La Smart fu certamente una scommessa non scontata da vincere, ma così fu, arrivando fino ai giorni nostri in una veste certamente diversa e dai fini anch’essi differenti, ma con un seguito mai scalfito.
Proprio sulla scia di questo successo e dai fini che hanno portato alla nascita del progetto, nel 2001 viene mostrata l’irriverente Smart Crossblade.
Chiariamo subito che la Smart Crossblade non nasce come modello di grande serie, ma come proposta capace di enfatizzare il concetto dietro l’idea della Smart attraverso una spiazzante versione nata per i luoghi di vacanza, meglio se vicini al mare.
Possiamo inserirla nella categoria delle “spiaggine” auto che specialmente in Italia tra la fine degli anni Cinquanta e la prima metà degli anni Sessanta spopolavano nelle località balneari e tra i personaggi del jet-set internazionale. Basate principalmente sui modelli della famiglia Fiat 500 e 600 erano ridotte al minimo, ma essendo vestite dai più capaci carrozzieri del tempo come ad esempio Viotti, Pininfarina e Vignale erano rifinite di tutto punto diventando dei veri gioielli.
La Crossblade reinterpreta in qualche modo questo concetto in una chiave più contemporanea che non disdegna gli spostamenti cittadini, a patto che splenda certamente il sole. Pur essendo sviluppata sul telaio della versione Cabrio abbandona completamente tetto, parabrezza (sostituito con un piccolo deflettore in plexiglass) e portiere, queste ultime sostituite da due barre con bordo superiore imbottito (per poggiare il braccio come da buona pratica in una vettura scoperta) che si sollevano in avanti; per questo gli interni diventano impermeabili.
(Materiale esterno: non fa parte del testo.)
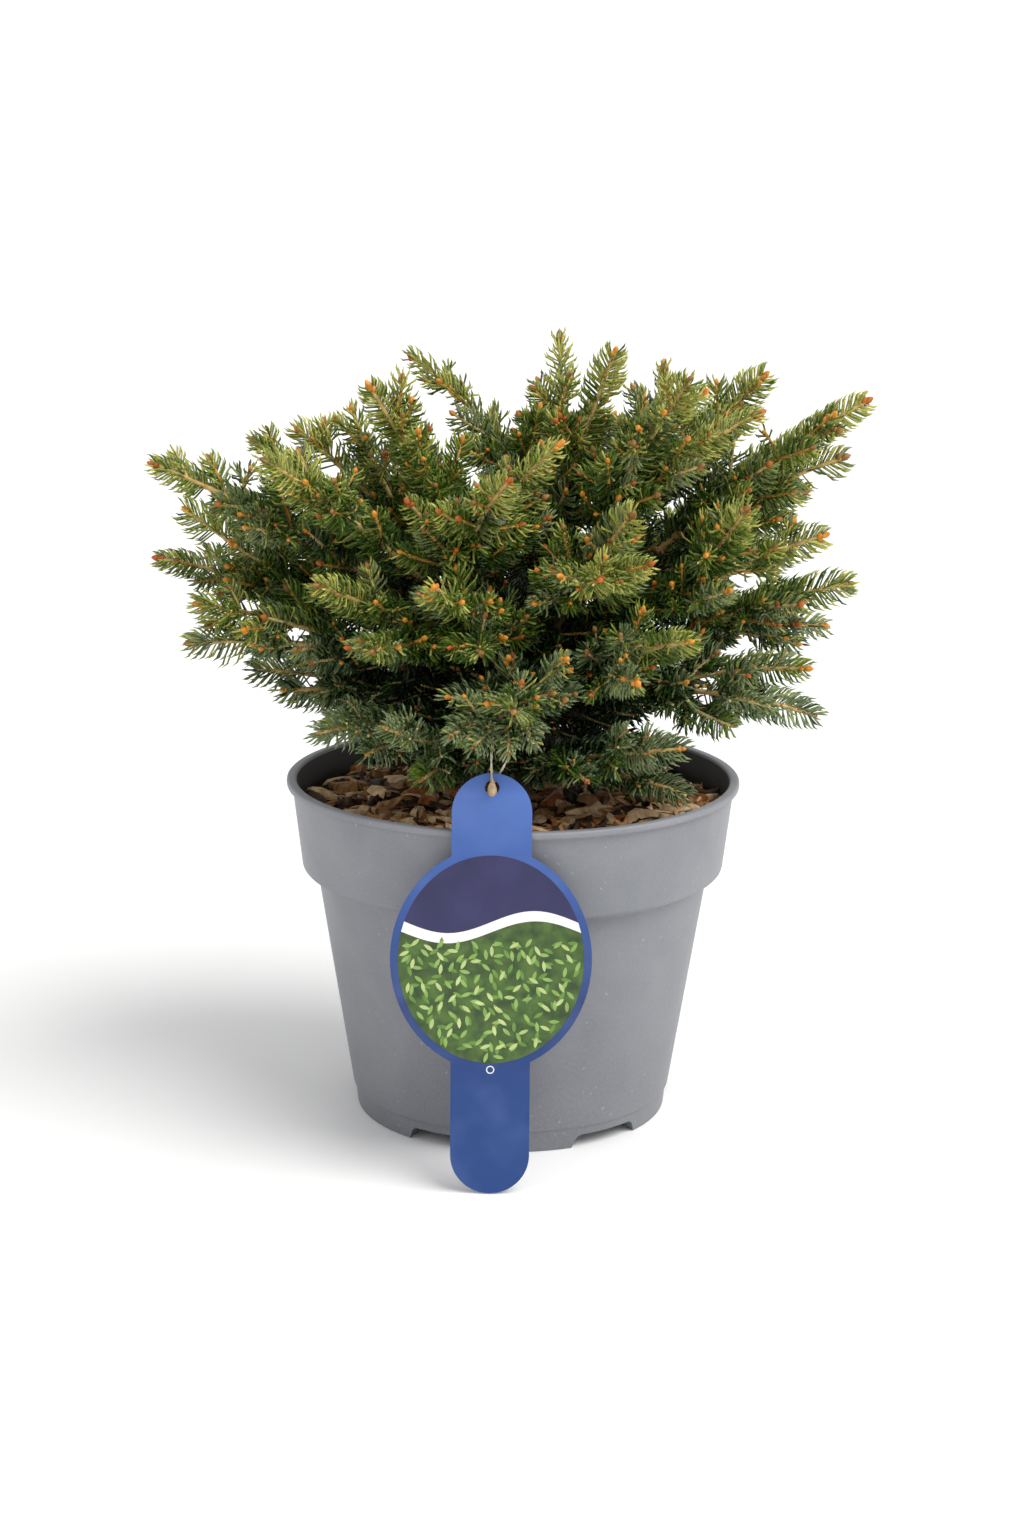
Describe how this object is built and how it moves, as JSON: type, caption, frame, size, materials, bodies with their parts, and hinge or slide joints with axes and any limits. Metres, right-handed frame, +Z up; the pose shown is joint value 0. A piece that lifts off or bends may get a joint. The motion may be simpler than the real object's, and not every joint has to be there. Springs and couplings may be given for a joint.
{
  "type": "birds nest spruce in a nursery pot",
  "caption": "Low spreading conifer with flat layered sprays of short needles, in a round grey plastic nursery pot of potting mix and bark mulch, with a blank hanging care label.",
  "frame": {"origin": "on the pot's axis, on the surface that the pot stands on, in the middle under the crown", "axes": "+Z up; -Y to the front, where the label stands; +X to the right in the picture"},
  "size_m": [0.2999, 0.2395, 0.3272],
  "materials": {
    "pot_plastic": "matt mid grey, faint mottling",
    "potting_mix": "dark, moist, fibrous",
    "bark_chips": "rough, brown and tan",
    "spruce_bark": "rough, grey brown",
    "needles": "satin, dark green inside and yellow green at the tips",
    "label_card": "smooth printed card, blue",
    "string": "thin natural string"
  },
  "bodies": {
    "root": {"back_droop": "needles", "back_high": "needles", "back_left": "needles", "back_left_droop": "needles", "back_left_low": "needles", "back_right": "needles", "back_right_side": "needles", "bark_mulch": "bark_chips", "bough_back_high": "spruce_bark", "bough_back_left": "spruce_bark", "bough_back_left_low": "spruce_bark", "bough_back_right": "spruce_bark", "bough_back_right_side": "spruce_bark", "bough_front_high": "spruce_bark", "bough_front_right_high": "spruce_bark", "bough_left_back_high": "spruce_bark", "bough_left_crown": "spruce_bark", "bough_left_front_high": "spruce_bark", "bough_left_long": "spruce_bark", "bough_left_low": "spruce_bark", "bough_left_middle": "spruce_bark", "bough_left_top": "spruce_bark", "bough_right_back": "spruce_bark", "bough_right_crown": "spruce_bark", "bough_right_front_crown": "spruce_bark", "bough_right_long": "spruce_bark", "bough_right_low": "spruce_bark", "bough_right_middle": "spruce_bark", "bough_right_skirt": "spruce_bark", "front_high": "needles", "front_left": "needles", "front_left_droop": "needles", "front_left_side": "needles", "front_low": "needles", "front_right_droop": "needles", "front_right_high": "needles", "front_right_low": "needles", "label": "label_card", "label_tie": "string", "left_back_high": "needles", "left_crown": "needles", "left_front_high": "needles", "left_long": "needles", "left_low": "needles", "left_middle": "needles", "left_peak": "needles", "left_skirt": "needles", "left_top": "needles", "peak": "needles", "pot": "pot_plastic", "potting_mix": "potting_mix", "right_back": "needles", "right_crown": "needles", "right_droop": "needles", "right_front_crown": "needles", "right_long": "needles", "right_low": "needles", "right_middle": "needles", "right_skirt": "needles", "trunk": "spruce_bark"}
  },
  "joints": []
}
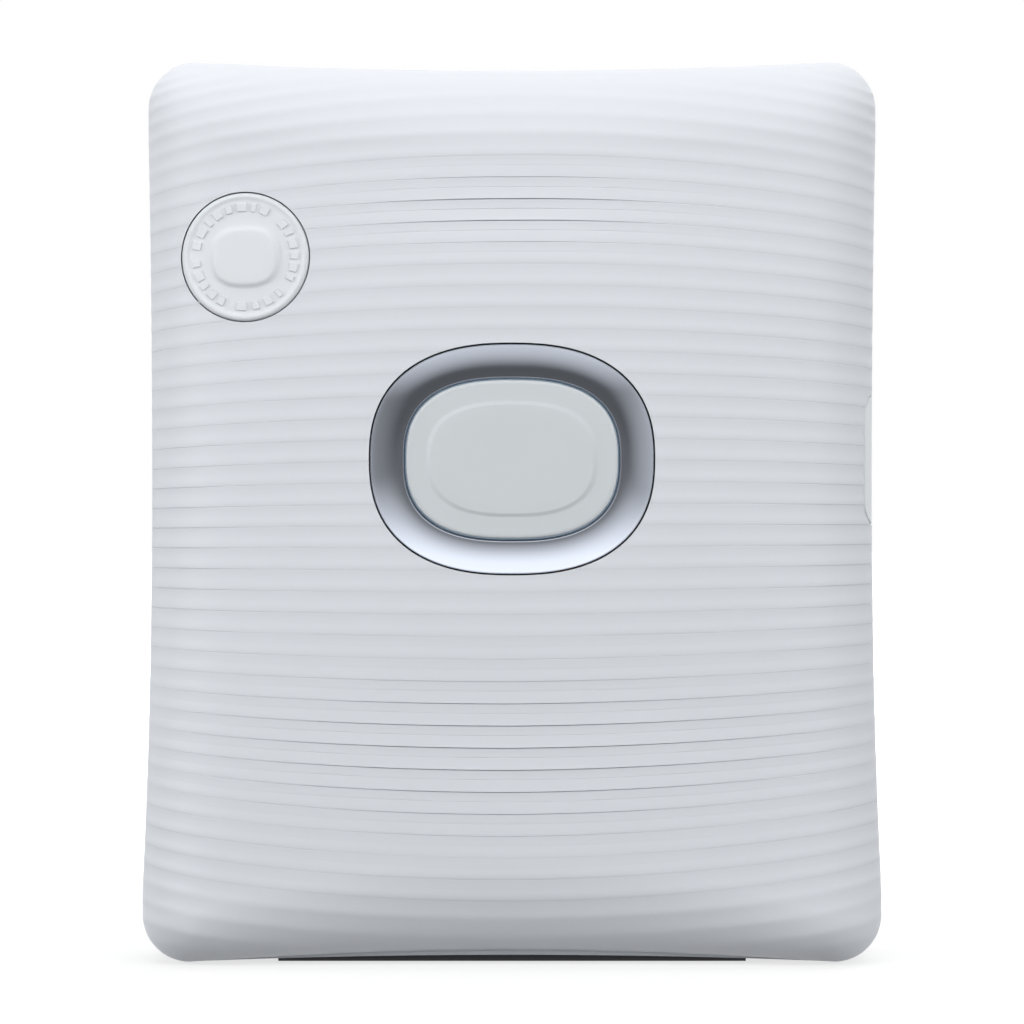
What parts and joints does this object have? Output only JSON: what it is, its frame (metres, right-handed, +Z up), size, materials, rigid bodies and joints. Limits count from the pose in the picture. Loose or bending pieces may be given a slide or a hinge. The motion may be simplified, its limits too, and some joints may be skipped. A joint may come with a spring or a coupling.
{
  "type": "compact photo printer",
  "caption": "Pocket photo printer with a ribbed pillow-shaped front, a power button in a dish, a round button, a side latch and a hinged film door over a film chamber and feed rollers.",
  "frame": {"origin": "centre of the base, on the surface that the printer stands on", "axes": "+Z up along the height, -Y out of the ribbed front, +X towards the side with the door latch"},
  "size_m": [0.101, 0.0339, 0.123],
  "materials": {
    "cover_white": "satin",
    "case_white": "satin",
    "latch_white": "satin",
    "button_white": "satin",
    "button_grey": "satin",
    "dish_silver": "glossy metallic paint",
    "guide_clear": "frosted clear plastic",
    "foot_rubber": "matt",
    "silicone_dark": "matt",
    "board_green": "solder mask",
    "component_black": "moulded",
    "led_white": "clear",
    "window_smoke": "clear",
    "steel": "drawn",
    "motor_steel": "plated",
    "foam_black": "felt and foam",
    "chassis_black": "spark textured",
    "lens_glass": "polished",
    "roller_rubber": "ground",
    "gear_nylon": "natural",
    "brass": "turned",
    "battery_foil": "foil",
    "cable_amber": "film",
    "screw_dark": "black oxide"
  },
  "bodies": {
    "printer_body": {"front_cover": "cover_white", "rear_case": "case_white", "foot_strip": "foot_rubber", "dish_ring": "dish_silver", "light_guide": "guide_clear", "power_button_dome": "silicone_dark", "function_button_dome": "silicone_dark", "switch_board": "board_green", "tact_switches": "component_black", "status_leds": "led_white", "door_hinge_pins": "steel", "door_seal": "foam_black", "latch_pin": "steel", "latch_spring": "steel", "chassis": "chassis_black", "exposure_head": "chassis_black", "exposure_lens": "lens_glass", "roller_bushes": "gear_nylon", "gear_posts": "steel", "motor": "motor_steel", "claw_spring": "steel", "claw_pins": "steel", "exit_bezel": "chassis_black", "exit_seals": "foam_black", "main_board": "board_green", "board_chips": "component_black", "shield_can": "steel", "battery": "battery_foil", "battery_tape": "foam_black", "ribbon_cable": "cable_amber", "usb_port": "steel", "usb_tongue": "component_black", "usb_board": "board_green", "case_screws": "screw_dark", "chassis_screws": "screw_dark", "board_screws": "screw_dark"},
    "power_button": {"power_button": "button_grey"},
    "function_button": {"function_button": "button_white"},
    "film_door": {"film_door": "case_white", "door_window": "window_smoke", "plate_springs": "steel"},
    "pressure_plate": {"pressure_plate": "chassis_black"},
    "door_latch": {"door_latch": "latch_white"},
    "front_roller": {"front_roller_shaft": "steel", "front_roller_rubber": "roller_rubber", "front_roller_gear": "gear_nylon"},
    "rear_roller": {"rear_roller_shaft": "steel", "rear_roller_rubber": "roller_rubber", "rear_roller_gear": "gear_nylon"},
    "idler_gear": {"idler_gear": "gear_nylon"},
    "compound_gear": {"compound_gear": "gear_nylon"},
    "motor_pinion": {"motor_pinion": "brass"},
    "pick_claw": {"pick_claw": "steel"}
  },
  "joints": [
    {"name": "power_button_press", "type": "slide", "parent": "printer_body", "child": "power_button", "axis": [0, 1, 0], "range_m": [0, 0.0005], "stiffness_N_per_m": 300, "deforming": ["power_button_dome"]},
    {"name": "function_button_press", "type": "slide", "parent": "printer_body", "child": "function_button", "axis": [0, 1, 0], "range_m": [0, 0.0005], "stiffness_N_per_m": 300, "deforming": ["function_button_dome"]},
    {"name": "film_door_hinge", "type": "hinge", "parent": "printer_body", "child": "film_door", "pos_m": [-0.0426, 0.0155, 0.058], "axis": [0, 0, 1], "range_deg": [0, 90]},
    {"name": "pressure_plate_slide", "type": "slide", "parent": "film_door", "child": "pressure_plate", "axis": [0, 1, 0], "range_m": [0, 0.001], "stiffness_N_per_m": 300, "deforming": ["plate_springs"]},
    {"name": "door_latch_rock", "type": "hinge", "parent": "printer_body", "child": "door_latch", "pos_m": [0.0441, 0.0004, 0.0686], "axis": [0, 0, -1], "range_deg": [0, 3.5], "stiffness_Nm_per_rad": 0.1, "deforming": ["latch_spring"]},
    {"name": "front_roller_spin", "type": "hinge", "parent": "printer_body", "child": "front_roller", "pos_m": [0, -0.003, 0.1097], "axis": [1, 0, 0], "continuous": true},
    {"name": "rear_roller_spin", "type": "hinge", "parent": "printer_body", "child": "rear_roller", "pos_m": [0, 0.005, 0.1097], "axis": [1, 0, 0], "continuous": true},
    {"name": "idler_gear_spin", "type": "hinge", "parent": "printer_body", "child": "idler_gear", "pos_m": [0, -0.00549, 0.10286], "axis": [1, 0, 0], "continuous": true},
    {"name": "compound_gear_spin", "type": "hinge", "parent": "printer_body", "child": "compound_gear", "pos_m": [0, -0.00351, 0.09753], "axis": [1, 0, 0], "continuous": true},
    {"name": "motor_pinion_spin", "type": "hinge", "parent": "printer_body", "child": "motor_pinion", "pos_m": [0, -0.0076, 0.092], "axis": [1, 0, 0], "continuous": true},
    {"name": "pick_claw_slide", "type": "slide", "parent": "printer_body", "child": "pick_claw", "axis": [0, 0, 1], "range_m": [0, 0.004], "stiffness_N_per_m": 30, "springref_m": -0.003, "deforming": ["claw_spring"]}
  ],
  "couplings": [
    {"joint": "rear_roller_spin", "follows": "front_roller_spin", "ratio": -1},
    {"joint": "idler_gear_spin", "follows": "front_roller_spin", "ratio": -1.25},
    {"joint": "compound_gear_spin", "follows": "front_roller_spin", "ratio": 1.6667},
    {"joint": "motor_pinion_spin", "follows": "front_roller_spin", "ratio": -5.4167}
  ]
}
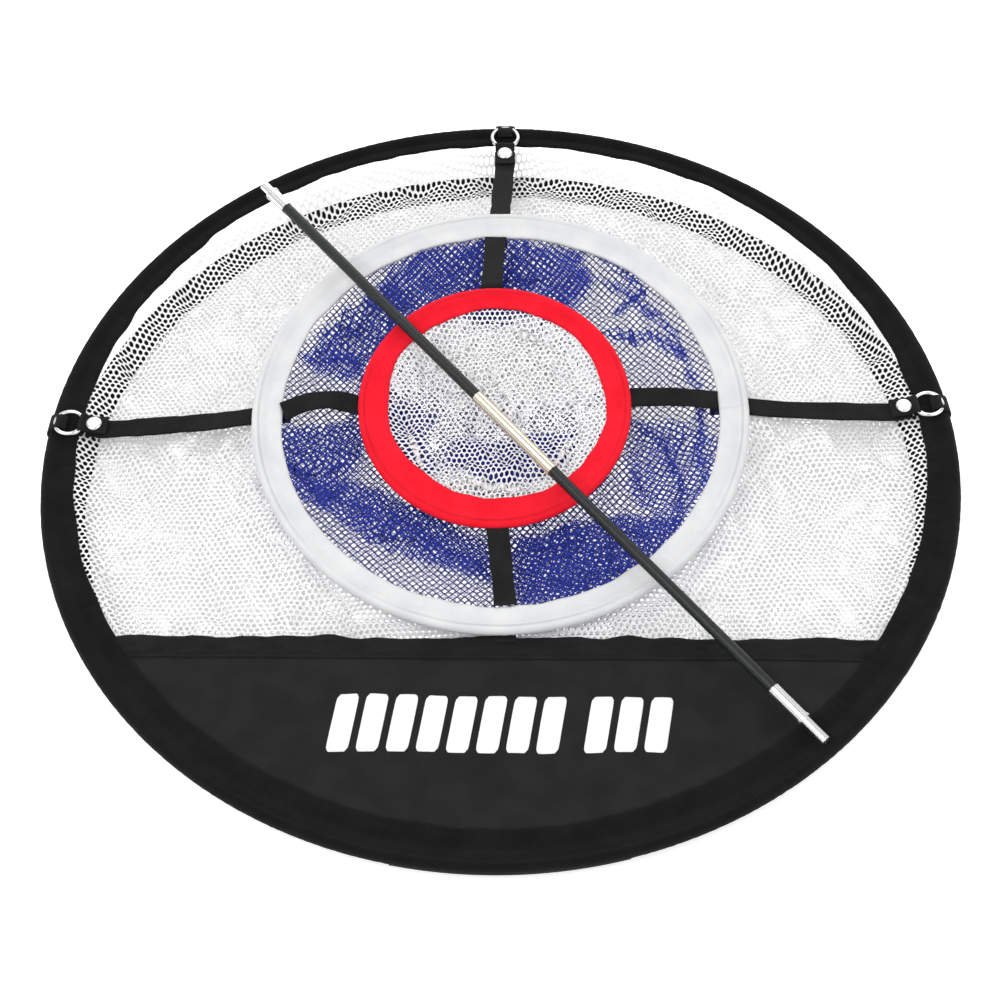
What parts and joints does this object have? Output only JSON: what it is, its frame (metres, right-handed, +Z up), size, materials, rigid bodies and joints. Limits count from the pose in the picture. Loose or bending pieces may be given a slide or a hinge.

Gli archi passaruota sono parzialmente aperti donandogli un piglio quasi motociclistico, specialmente all’anteriore; grazie alle modifiche la Crossblade sfoggia un disegno ed una personalità unica, inconfondibile.
La meccanica impiegata è quella della versione potenziata proposta dalla Brabus che porta il piccolo 600 cc a 70 cv con uno scatto da 0 a 100 Km/h in 17 secondi e 135 km/h di velocità massima, governati dal cambio sequenziale Softouch a 6 rapporti e dai bei cerchi 16 pollici a tre razze in grigio scuro opacizzato. Ovviamente non è pensata per la pista ma la guida si rivela estremamente divertente, quasi in stile go-kart (pesa solo 726 kg): forse è proprio per questo che tra le raccomandazioni c’è quella di guidarla con il casco.
Prodotta in soli 2.000 esemplari di calore nero e cellula Tridion in grigio scuro opaco al costo di 20.000 Euro ciascuno, va praticamente a ruba ed oggi è una vera rarità, entrata a far parte di molti dei più grandi musei dell’automobili al mondo, come ad esempio il prestigioso Petersen Automotive Museum in California. Come disse Hartmut Sinkwitz, allora direttore del design Smart: “La vita è già abbastanza seria, Smart rappresenta, come marchio, la piattaforma ideale per la sperimentazione”.